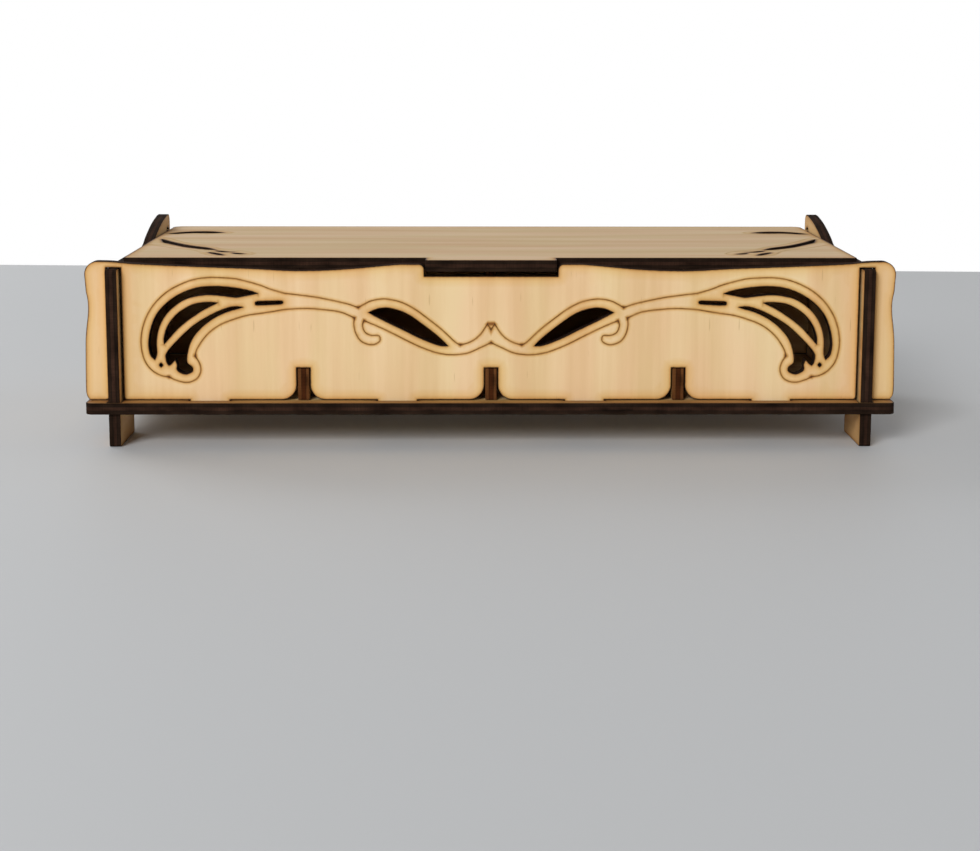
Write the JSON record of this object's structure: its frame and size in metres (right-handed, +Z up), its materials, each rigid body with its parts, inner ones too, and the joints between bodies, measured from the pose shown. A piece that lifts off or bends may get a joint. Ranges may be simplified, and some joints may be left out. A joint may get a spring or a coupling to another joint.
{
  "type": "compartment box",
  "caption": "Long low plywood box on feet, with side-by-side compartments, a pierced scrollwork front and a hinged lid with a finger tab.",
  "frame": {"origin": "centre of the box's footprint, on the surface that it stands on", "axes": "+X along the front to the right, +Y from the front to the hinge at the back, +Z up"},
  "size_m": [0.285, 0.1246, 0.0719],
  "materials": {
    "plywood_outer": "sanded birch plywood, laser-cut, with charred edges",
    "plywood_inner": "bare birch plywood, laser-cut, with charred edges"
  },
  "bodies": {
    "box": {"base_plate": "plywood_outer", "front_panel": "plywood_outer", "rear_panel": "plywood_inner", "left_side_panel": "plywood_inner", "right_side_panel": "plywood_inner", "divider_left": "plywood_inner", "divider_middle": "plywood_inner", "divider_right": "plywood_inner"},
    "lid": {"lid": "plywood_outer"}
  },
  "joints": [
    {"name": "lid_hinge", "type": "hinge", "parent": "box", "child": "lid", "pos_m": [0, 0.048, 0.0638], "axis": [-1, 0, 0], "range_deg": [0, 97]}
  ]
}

--

For each line of the listing that holds the word "with", show that line.

Write the JSON record of this object's structure: its frame and size in metres (right-handed, +Z up), its materials, each rigid body with its parts, inner ones too, and the joints between bodies, measured from the pose shown. A piece that lifts off or bends may get a joint. Ranges may be simplified, and some joints may be left out. A joint may get a spring or a coupling to another joint.
  "caption": "Long low plywood box on feet, with side-by-side compartments, a pierced scrollwork front and a hinged lid with a finger tab.",
    "plywood_outer": "sanded birch plywood, laser-cut, with charred edges",
    "plywood_inner": "bare birch plywood, laser-cut, with charred edges"